Hot super-dense compact object with particular EoS

Abstract

We show the possibility of existence of a self-gravitating spherically-symmetric equilibrium configuration for a neutral matter with neutron-like density, small mass $M \ll M_{\odot }$ , and small radius $R \ll R_{\odot }$ . We incorporate the effects of both the special and general theories of relativity. Such object may be formed in a cosmic cataclysm, perhaps an exotic one. Since the base equations of hydrostatic equilibrium are completed by the equation of state (EoS) for the matter of the object, we offer a novel, interpolating experimental data from high-energy physics, EoS which permits the existence of such compact system of finite radius.
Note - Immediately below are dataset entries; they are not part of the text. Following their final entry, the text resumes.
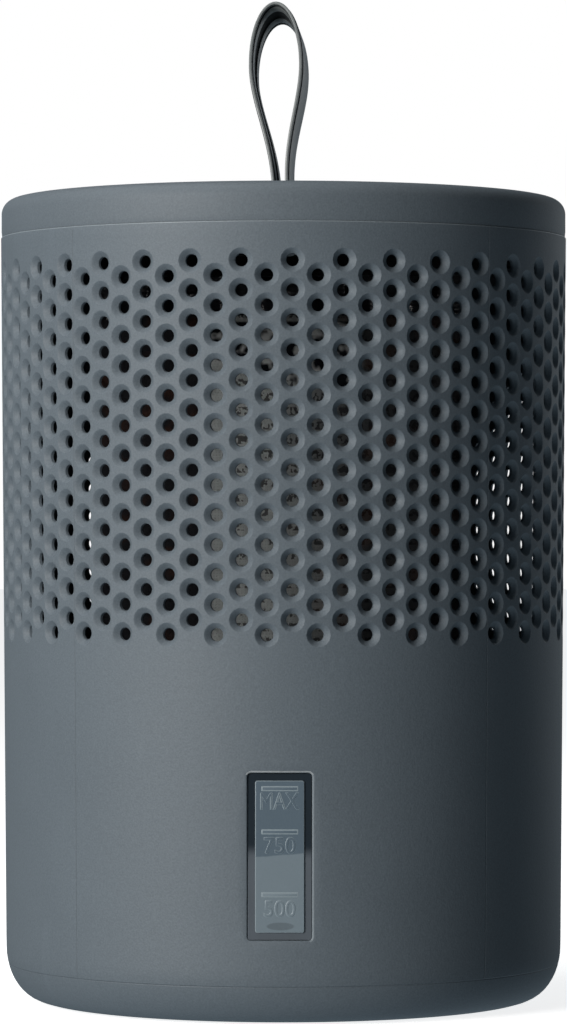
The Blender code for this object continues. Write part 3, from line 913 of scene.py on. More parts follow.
@dataclass
class Pot(Assembly):
    """The one-piece pot: perforated upper wall, plain tank, rounded foot, window opening, ribs and studs."""

    draft: float = 1.5 * MM
    wall: float = 2.0 * MM
    foot_rounding: float = 10.0 * MM
    foot_stretch: float = 1.4
    foot_ring: float = 11.5 * MM
    recess: float = 1.0 * MM
    tank_depth: float = 84.5 * MM
    rim_edge: float = 0.28 * MM
    columns: int = 72
    pitch: float = 7.5 * MM
    rows: int = 13
    first_row_below_rim: float = 9.8 * MM
    hole_sides: int = 14
    hole_rings: tuple[Point2, ...] = ((3.10, 0.0), (2.94, -0.10), (2.52, -0.46), (1.70, -1.28), (1.60, -2.0))
    window_width: float = 16.2 * MM
    window_height: float = 41.9 * MM
    window_centre: float = 42.9 * MM
    window_corner: float = 1.0 * MM
    window_lip: float = 0.5 * MM
    window_front: float = -60.0 * MM
    rings_above_window: Point2 = (84 * MM, 74 * MM)
    ring_margins: Point2 = (2.8 * MM, 2.4 * MM)
    lowest_ring: float = 17.4 * MM
    rib_count: int = 6
    rib_width: float = 2.0 * MM
    rib_depth: float = 4.5 * MM
    seat_proud: float = 1.75 * MM
    seat_side: float = 3.4 * MM
    seat_end: float = 8.5 * MM
    stud_radius: float = 1.0 * MM
    stud_spread: float = 6.5 * MM
    stud_above_window: float = 5.2 * MM

    def __post_init__(self) -> None:
        """Take the pot's place from its CAD node."""
        low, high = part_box("body_pot")
        self.base_z = low.z
        self.rim_z = high.z
        self.foot_radius = high.x - self.draft
        self.foot_top = self.base_z + self.foot_rounding
        self.floor_z = self.base_z + self.recess + self.wall
        self.seat_z = self.floor_z + self.tank_depth

    def radius(self, height: float) -> float:
        """Radius of the drafted outer wall at a height."""
        return self.foot_radius + self.draft * (height - self.foot_top) / (self.rim_z - self.foot_top)

    def hole_cell(self, bm: Mesh, width: float) -> None:
        """Model one hole in its flat cell: a soft lip, a cone and a straight throat to the inner face.

        Args:
            bm: where it is built, holding nothing else.
            width: the cell's width; its height is the pitch.
        """
        turn = Matrix.Rotation(math.pi / self.hole_sides, 4, "Z")
        size = Matrix.Diagonal((width, self.pitch, 1.0, 1.0))
        outlines = []
        for depth in (0.0, -self.wall):
            grid = bmesh.ops.create_grid(
                bm, x_segments=3, y_segments=4, size=0.5, matrix=Matrix.Translation((0, 0, depth)) @ size
            )["verts"]
            inside = [vert for vert in grid if not vert.is_boundary]
            bmesh.ops.delete(bm, geom=inside, context="VERTS")
            outlines.append([edge for edge in bm.edges if abs(edge.verts[0].co.z - depth) < 1e-6])
        edges = circle_outline(bm, self.hole_rings[0][0] * MM, self.hole_sides, turn)
        bmesh.ops.bridge_loops(bm, edges=outlines[0] + edges)
        for before, after in zip(self.hole_rings, self.hole_rings[1:]):
            factor = after[0] / before[0]
            edges = carried(bm, edges, (factor, factor), (after[1] - before[1]) * MM, Matrix())
        bmesh.ops.bridge_loops(bm, edges=outlines[1] + edges)

    def grille(self, bm: Mesh) -> tuple[float, float]:
        """Model the perforated wall, open at its top and bottom.

        Args:
            bm: where it is built.

        Returns:
            Heights of its lower and upper edges.
        """
        width = self.radius(self.rim_z - 0.06) * math.tau / self.columns
        top = self.rim_z - self.first_row_below_rim + self.pitch / 2
        self.hole_cell(bm, width)
        cell = bm.verts[:] + bm.edges[:] + bm.faces[:]
        bmesh.ops.translate(bm, vec=(0, -self.pitch / 2, 0), verts=verts_in(cell))
        for row in range(1, self.rows):
            copy = bmesh.ops.duplicate(bm, geom=cell)["geom"]
            bmesh.ops.translate(bm, vec=(0, -self.pitch * row, 0), verts=verts_in(copy))
        column = bm.verts[:] + bm.edges[:] + bm.faces[:]
        copy = bmesh.ops.duplicate(bm, geom=column)["geom"]
        bmesh.ops.translate(bm, vec=(width, -self.pitch / 2, 0), verts=verts_in(copy))
        depth = self.pitch * self.rows + self.pitch / 2
        for across, down in ((width, self.pitch / 4), (0.0, depth - self.pitch / 4)):
            for level in (0.0, -self.wall):
                place = Matrix.Translation((across, -down, level))
                size = Matrix.Diagonal((width, self.pitch / 2, 1, 1))
                bmesh.ops.create_grid(bm, x_segments=3, y_segments=2, size=0.5, matrix=place @ size)
        facet = math.tau / self.columns
        for vert in bm.verts:
            angle = (vert.co.x / width + 0.5) * facet
            height = top + vert.co.y
            reach = self.radius(height) + vert.co.z
            vert.co = (reach * math.sin(angle), -reach * math.cos(angle), height)
        bmesh.ops.spin(
            bm, geom=bm.verts[:] + bm.edges[:] + bm.faces[:], cent=(0, 0, 0), axis=(0, 0, 1), dvec=(0, 0, 0),
            angle=math.tau - 2 * facet, steps=self.columns // 2 - 1, use_merge=False, use_duplicate=True,
        )
        bmesh.ops.remove_doubles(bm, verts=bm.verts, dist=1e-5)
        return top - depth, top

    def window_ends(self) -> Point2:
        """Heights of the window's lower and upper edges."""
        return self.window_centre - self.window_height / 2, self.window_centre + self.window_height / 2

    def by_window(self, at: Vector, margin: float = 0.0) -> bool:
        """Whether a point of the wall lies in the window's opening, widened by a margin.

        Args:
            at: the point.
            margin: how far the opening is widened.

        Returns:
            Whether it does.
        """
        low, high = self.window_ends()
        level = low - margin < at.z < high + margin
        return level and at.y < self.window_front and abs(at.x) < self.window_width / 2 + margin

    def square_to_window(self, edges: Edges) -> None:
        """Slide the wall's nearest columns onto the window's upright edges.

        Args:
            edges: a level circle of the wall.
        """
        half = self.window_width / 2
        for vert in {vert for edge in edges for vert in edge.verts}:
            if vert.co.y < 0 and abs(abs(vert.co.x) - half) < 0.7 * MM:
                reach = vert.co.xy.length
                vert.co.x = math.copysign(half, vert.co.x)
                vert.co.y = -math.sqrt(reach * reach - half * half)

    def plain_wall(self, bm: Mesh, start: float, inward: float) -> None:
        """Carry one face of the wall from the grille down and round to the middle of the floor.

        Args:
            bm: where it is built.
            start: height of the grille's lower edge.
            inward: distance from the outer face, 0 or the wall.
        """
        edges = ring(bm, start, self.radius(start) - inward)
        low, high = self.window_ends()
        middle = [low + (high - low) * part for part in (0.75, 0.5, 0.25)]
        for height in self.rings_above_window:
            edges = grow(bm, edges, self.radius(height) - inward, height)
        self.square_to_window(edges)
        above, below = high + self.ring_margins[0], low - self.ring_margins[1]
        for height in (above, high, *middle, low, below, self.lowest_ring):
            edges = grow(bm, edges, self.radius(height) - inward, height)
        corner = self.foot_radius - self.foot_rounding
        bend = self.foot_rounding - inward
        if inward:
            centre = (corner, self.floor_z + bend)
            profile = arc(centre, bend, 0, -90, 6)
            profile += [(corner * share, self.floor_z) for share in (0.6, 0.25)]
        else:
            ledge = corner - self.foot_ring
            roof = self.base_z + self.recess
            bent = arc((corner, self.foot_top), bend, 0, -90, 12)
            base = self.base_z
            profile = [(reach, base + (height - base) * self.foot_stretch) for reach, height in bent]
            profile += [(ledge, self.base_z), (ledge - self.recess, roof), (ledge * 0.4, roof)]
        for reach, height in profile:
            edges = grow(bm, edges, reach, height)
        rim = list({vert for edge in edges for vert in edge.verts})
        middle_verts = verts_in(bmesh.ops.extrude_edge_only(bm, edges=edges)["geom"])
        bmesh.ops.pointmerge(bm, verts=middle_verts, merge_co=(0.0, 0.0, rim[0].co.z))

    def rim(self, bm: Mesh, top: float) -> None:
        """Close the wall over its rounded rim, with a painted highlight on its outer top edge.

        Args:
            bm: where it is built.
            top: height of the grille's upper edge.
        """
        edge = self.rim_edge
        outer = self.radius(self.rim_z)
        inner = outer - self.wall
        profile = [(self.radius(top + 3 * MM), top + 3 * MM)]
        profile += arc((outer - edge, self.rim_z - edge), edge, 0, 90, 3)
        profile += arc((inner + edge, self.rim_z - edge), edge, 90, 180, 3)
        edges = ring(bm, top, self.radius(top))
        for reach, height in profile:
            edges = grow(bm, edges, reach, height)
        bmesh.ops.bridge_loops(bm, edges=edges + ring(bm, top, self.radius(top) - self.wall))
        # Painted highlight: the light line under the lid's edge.
        for face in bm.faces:
            at = face.calc_center_median()
            if at.z > self.rim_z - edge and at.xy.length > outer - edge:
                face.material_index = Moulding.BURNISHED

    def window_opening(self, bm: Mesh) -> None:
        """Open the wall for the window, with rounded corners and a soft outer lip with painted highlights.

        Args:
            bm: the pot's closed wall.
        """
        half = self.window_width / 2
        low, high = self.window_ends()
        cut = [face for face in bm.faces if self.by_window(face.calc_center_median())]
        bmesh.ops.delete(bm, geom=cut, context="FACES")
        bmesh.ops.bridge_loops(bm, edges=[edge for edge in bm.edges if edge.is_boundary])
        bmesh.ops.remove_doubles(bm, verts=bm.verts, dist=1e-6)
        bmesh.ops.recalc_face_normals(bm, faces=bm.faces)
        corners = [
            edge
            for edge in bm.edges
            if all(
                v.co.y < self.window_front
                and abs(abs(v.co.x) - half) < 0.1 * MM
                and min(abs(v.co.z - low), abs(v.co.z - high)) < 0.01 * MM
                for v in edge.verts
            )
            and abs(edge.verts[0].co.y - edge.verts[1].co.y) > self.wall / 2
        ]
        soften(bm, corners, self.window_corner, 4)
        lip = [
            edge
            for edge in bm.edges
            if edge.calc_face_angle(0.0) >= STEEP
            and all(
                abs(v.co.xy.length - self.radius(v.co.z)) < 0.08 * MM and self.by_window(v.co, 0.2 * MM)
                for v in edge.verts
            )
        ]
        inset = 0.3 * MM
        # Painted highlights: the lip's top is brightest and its right side is lighter.
        for face in soften(bm, lip, self.window_lip, 3):
            at = face.calc_center_median()
            if at.z > high - inset:
                face.material_index = Moulding.POLISHED
            elif at.x > half - inset:
                face.material_index = Moulding.BURNISHED

    def build_shell(self) -> None:
        """Build the pot's moulding."""
        bm = bmesh.new()
        bottom, top = self.grille(bm)
        self.plain_wall(bm, bottom, 0.0)
        self.plain_wall(bm, bottom, self.wall)
        self.rim(bm, top)
        self.window_opening(bm)
        self.piece("pot_shell", bm, SHELL, Body.POT, ("body_pot",), sharp=27.0, others=(HIGHLIGHT_LIP, SOFT_HIGHLIGHT_LIP))

    def build_inside(self) -> None:
        """Build the ribs that carry the tray, the window's seat and the studs that hold its frame."""
        inner = self.radius(self.seat_z) - self.wall
        bm = bmesh.new()
        for place in around(self.rib_count, 0.0, -math.pi / 2 + math.pi / self.rib_count):
            low = (inner - self.rib_depth, -self.rib_width / 2, self.floor_z + self.foot_rounding)
            high = (inner + self.wall / 4, self.rib_width / 2, self.seat_z)
            block(bm, low, high, 0.35 * MM, place)
        self.piece("tank_ribs", bm, SHELL, Body.POT)

        outside = self.radius(self.window_centre)
        in_wall = outside - self.wall * 0.7
        seat = outside - self.wall - self.seat_proud
        size = (self.window_width / 2 + self.seat_side, self.window_height / 2 + self.seat_end)
        hole = (self.window_width / 2, self.window_height / 2)
        bm = bmesh.new()
        place = facing_front(in_wall, self.window_centre)
        outer = rounded_outline(bm, *size, 0.6 * MM, 3, place)
        inner_edges = rounded_outline(bm, *hole, self.window_corner, 3, place)
        faces = bmesh.ops.bridge_loops(bm, edges=outer + inner_edges)["faces"]
        grown = bmesh.ops.extrude_face_region(bm, geom=faces, use_keep_orig=True)["geom"]
        bmesh.ops.translate(bm, vec=(0, in_wall - seat, 0), verts=verts_in(grown))
        self.piece("window_seat", bm, SHELL, Body.POT, bevel=0.2 * MM)

        gap, gasket, flange, frame_depth = 0.3 * MM, 1.0 * MM, 1.5 * MM, 1.8 * MM
        retainer = seat - gap - gasket - gap - flange - gap
        heads = retainer - frame_depth - gap
        start = seat + self.seat_proud / 2
        shoulder = self.stud_radius + 0.6 * MM
        head = self.stud_radius + 0.9 * MM
        profile = [
            (0.0, 0.0), (shoulder, 0.0), (shoulder, start - retainer - gap),
            (self.stud_radius, start - retainer - gap), (self.stud_radius, start - heads),
            (head, start - heads), (head - 0.25 * MM, start - heads + 0.6 * MM),
            (head * 0.6, start - heads + 0.95 * MM), (0.0, start - heads + 1.0 * MM),
        ]
        bm = bmesh.new()
        for side in (-1, 1):
            for end in (-1, 1):
                rise = end * (self.window_height / 2 + self.stud_above_window)
                place = Matrix.Translation((side * self.stud_spread, 0, rise))
                spun(bm, profile, 24, place @ facing_front(start, self.window_centre))
        self.piece("retainer_studs", bm, SHELL, Body.POT)

    def build_feet(self) -> None:
        """Build the four rubber pads under the pot, each with a rounded tread and a shallow centre dimple."""
        for index, place in enumerate(around(4, 42 * MM, math.pi / 4), 1):
            low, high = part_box(f"foot_pad_{index}")
            radius = (high.x - low.x) / 2
            tread = low.z
            profile = [
                (0.0, high.z), (radius, high.z),
                (radius, tread + 0.3 * MM), (radius - 0.1 * MM, tread + 0.1 * MM), (radius - 0.35 * MM, tread),
                (radius * 0.5, tread), (radius * 0.42, tread + 0.2 * MM), (0.0, tread + 0.2 * MM),
            ]
            bm = bmesh.new()
            spun(bm, profile, 48, Matrix.Translation(place.translation))
            self.piece(f"foot_pad_round_{index}", bm, RUBBER, Body.POT, (f"foot_pad_{index}",))


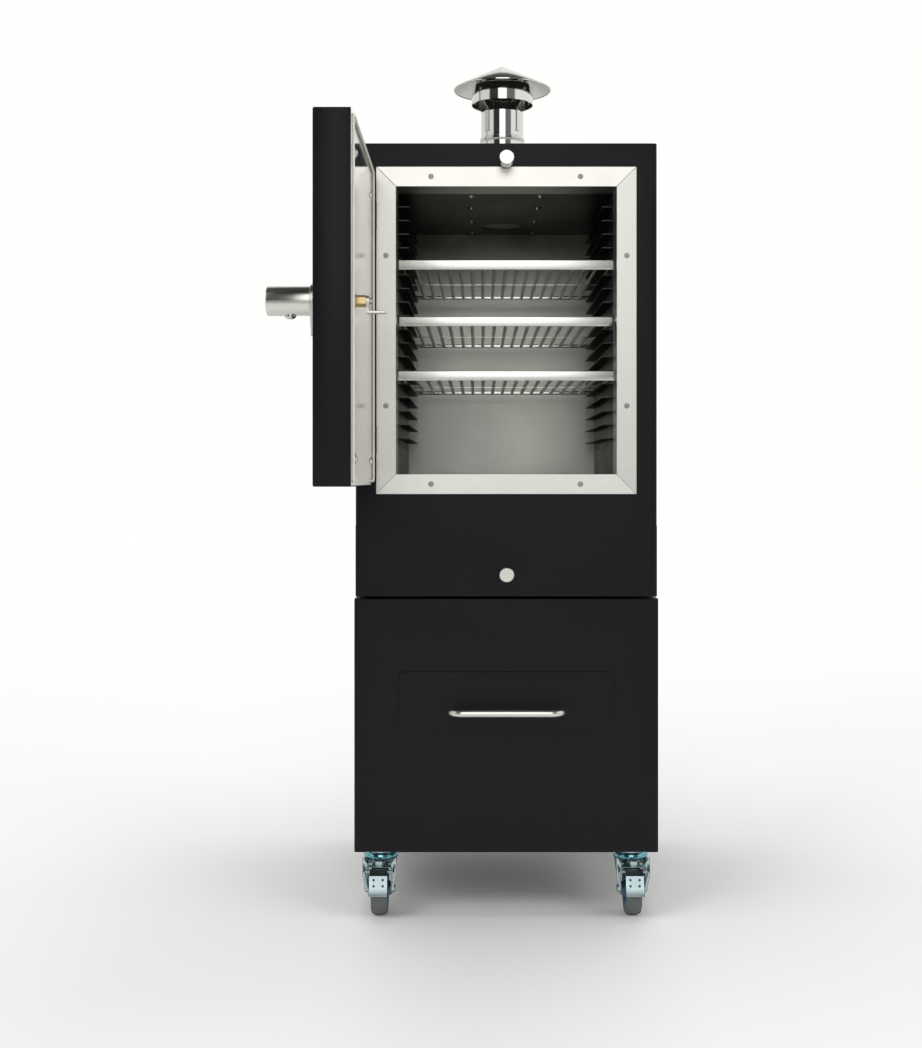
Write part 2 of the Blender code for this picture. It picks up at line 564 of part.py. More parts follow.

This EoS model possesses a critical state characterized by density $\rho_{c}$ and temperature $T_{c}$ . For such an object, we derive a radial distribution for the super-dense matter in “liquid” phase using Tolman–Oppenheimer–Volkoff equations for hydrostatic equilibrium. We demonstrate that a stable configuration is indeed possible (only) for temperatures smaller than the critical one. We derive the mass-radius relation (adjusted for relativistic corrections) for such small ( $M \ll M_{\odot }$ ) super-dense compact objects. The results are within the constraints established by both heavy-ion collision experiments and theoretical studies of neutron-rich matter.